From being charged with misogyny by Australia's first female prime minister, Julia Gillard, and the target of the country's handbag brigade when he was still the Opposition leader, current Prime Minister Tony Abbott is now considered a feminist by opinion makers.
To mark the observance of International Women's Day, Perth Now columnist Jessica Irvine, who pens Making dollars and sense, wrote on Tuesday that she considers the PM a feminist.
She cited his support for a parental leave scheme in which all women workers would be paid their full salary, subject to a cap of $150,000, for six months after birth as the sign that the PM - who was accused also of bullying by a female rival for a student body position during their university days - is now allegedly pro-women.
Mr Abbott credits his change to his wife and three daughters. He admitted at the International Women's Day breakfast that he had a personal transformation from an "unreconstructed bloke into a feminist."
The PM just announced a cut on red tape in the Australian bureaucracy which could result in a current regulation mandating local companies with more than 100 workers to report the gender composition being repealed.
The columnist argued that reporting requirements is a cost to business, takes time to fill up the online form submitted to the Workplace Gender Equality Agency and require the CEO's signature, the benefit of such information to Australian society would outweigh the cost to enterprises.
Ms Irvine stated that pinpointing where talented females are missing will help businesses remove obstacles to more women participating in work which would eventually help boost the Aussie economy by $25 billion annually.

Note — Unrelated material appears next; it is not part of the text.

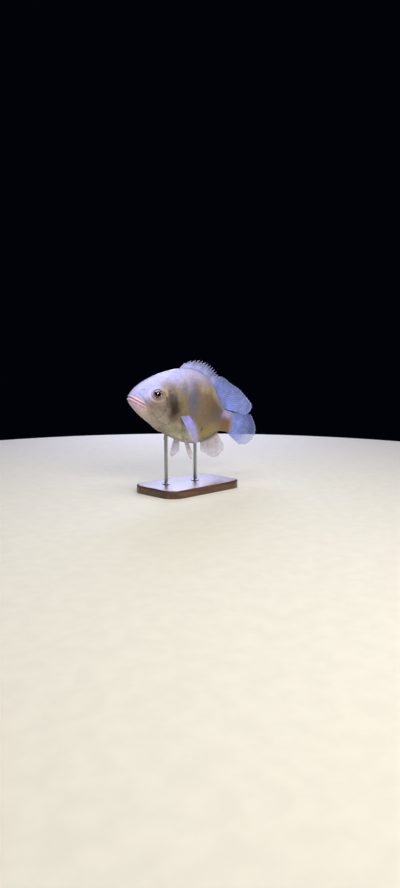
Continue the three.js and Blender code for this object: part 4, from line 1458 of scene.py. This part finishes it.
# The stage
CAMERA = {
    "place": (-0.6935, -0.7191, 0.1923), "pitch": 83.0, "heading": -45.0, "lens": 26.92,
    "sensor": 36,
}
# Each light's place, what it aims at, its size, the setting that holds its power, and its colour
LIGHTS = (
    ("softbox", (-0.1, -0.15, 1.1), (0, 0, 0.1), (1.1, 0.9), "key", "FFFDF8"),
    ("fill", (-0.4, -1.0, 0.72), (0.02, 0, 0.12), (0.6, 0.5), "fill", "FFF8F0"),
    ("rear_light", (0.75, 0.8, 0.6), (0, 0, 0.13), (0.5, 0.5), "rim", "D5D8FF"),
)


def floor_material(looks):
    """Pale matt paper floor with a faint tooth."""
    material, tree, shader = new_material("matt_paper")
    # A paper's tooth of 0.2 mm wouldn't show, so it is drawn as soft clouds 17 mm across
    tooth = add_node(tree, "noise", add_node(tree, "body"), 1 / (16.67 * MM), 5.0)
    tone = add_node(tree, "range", tooth, 0.3, 0.7, 0.97, 1.02)
    colour = add_node(tree, "tone", 1.0, tuple(looks.floor), tone)
    set_inputs(tree, shader, {"Base Color": colour, "Roughness": 0.85})
    return material


def add_light(name, place, aim, size, power, colour):
    """Adds a soft light at a place, turned to what it aims at."""
    light = bpy.data.lights.new(name, "AREA")
    light.shape = "ELLIPSE"
    light.size, light.size_y = size
    light.energy = power
    light.color = linear(colour)[:3]
    lamp = bpy.data.objects.new(name, light)
    lamp.location = place
    lamp.rotation_euler = (Vector(aim) - Vector(place)).to_track_quat("-Z", "Y").to_euler()
    bpy.context.scene.collection.objects.link(lamp)


class OSCAR_OT_stage(bpy.types.Operator):
    """The round floor, the dark backdrop, soft lights and the camera"""

    bl_idname = "oscar.make_stage"
    bl_label = "Stage"

    def execute(self, context):
        looks = context.scene.oscar_stage
        shape = bmesh.new()
        bmesh.ops.create_circle(shape, cap_ends=True, segments=160, radius=looks.floor_radius)
        mesh = to_mesh("floor", shape)
        mesh.materials.append(floor_material(looks))
        floor = bpy.data.objects.new("floor", mesh)
        context.scene.collection.objects.link(floor)
        world = bpy.data.worlds.new("dark_backdrop")
        world.use_nodes = True
        world.node_tree.nodes["Background"].inputs["Color"].default_value = looks.backdrop
        context.scene.world = world
        for name, place, aim, size, setting, colour in LIGHTS:
            add_light(name, place, aim, size, getattr(looks, setting), colour)
        camera = bpy.data.cameras.new("camera")
        camera.lens = CAMERA["lens"]
        camera.sensor_width = CAMERA["sensor"]
        view = bpy.data.objects.new("camera", camera)
        view.location = CAMERA["place"]
        view.rotation_euler = (
            math.radians(CAMERA["pitch"]), 0, math.radians(CAMERA["heading"]))
        context.scene.collection.objects.link(view)
        context.scene.camera = view
        context.scene.view_settings.view_transform = "Standard"
        return {"FINISHED"}


class OSCAR_PT_panel(bpy.types.Panel):
    """Lists the fish's pieces"""

    bl_idname = "OSCAR_PT_panel"
    bl_label = "Oscar fish"
    bl_space_type = "VIEW_3D"
    bl_region_type = "UI"
    bl_category = "Oscar fish"

    def draw(self, context):
        for operator in OPERATORS:
            self.layout.operator(operator.bl_idname)
        for name, group in GROUPS.items():
            box = self.layout.box()
            box.label(text=group.__doc__)
            for field in group.__annotations__:
                box.prop(getattr(context.scene, name), field)


GROUPS = {
    "oscar_skin": SkinLooks, "oscar_scales": ScaleSizes, "oscar_fins": FinLooks,
    "oscar_eyes": EyeLooks, "oscar_stand": StandLooks, "oscar_stage": StageLooks,
}
OPERATORS = (
    OSCAR_OT_stage, OSCAR_OT_skin, OSCAR_OT_scales, OSCAR_OT_middle_fins, OSCAR_OT_paired_fins,
    OSCAR_OT_eyes, OSCAR_OT_stand,
)


def register():
    """Adds the operators, the panel and the settings to Blender."""
    for kind in (*GROUPS.values(), *OPERATORS, OSCAR_PT_panel):
        bpy.utils.register_class(kind)
    for name, group in GROUPS.items():
        setattr(bpy.types.Scene, name, PointerProperty(type=group))


def unregister():
    """Takes them out again."""
    for name in GROUPS:
        delattr(bpy.types.Scene, name)
    for kind in reversed((*GROUPS.values(), *OPERATORS, OSCAR_PT_panel)):
        bpy.utils.unregister_class(kind)


def main():
    """Makes the whole scene."""
    register()
    bpy.ops.oscar.make_stage()
    bpy.ops.oscar.make_skin()
    bpy.ops.oscar.make_scales()
    bpy.ops.oscar.make_middle_fins()
    bpy.ops.oscar.make_paired_fins()
    bpy.ops.oscar.make_eyes()
    bpy.ops.oscar.make_stand()


if __name__ == "__main__":
    main()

She cited ANZ Bank CEO Mike Smith as a supporter of the mandatory reporting of gender composition, quoting him as saying, "We need current, accurate data to give us a more transparent and granular view of the pipeline of women and out progress to date. It shows we are serious - for us, ensuring women are represented in our management ranks is a real business priority."
Ms Irvine insisted that gender reporting is not red tape and compared the requirement to a gardening tape used to train shrubs to grow up straight.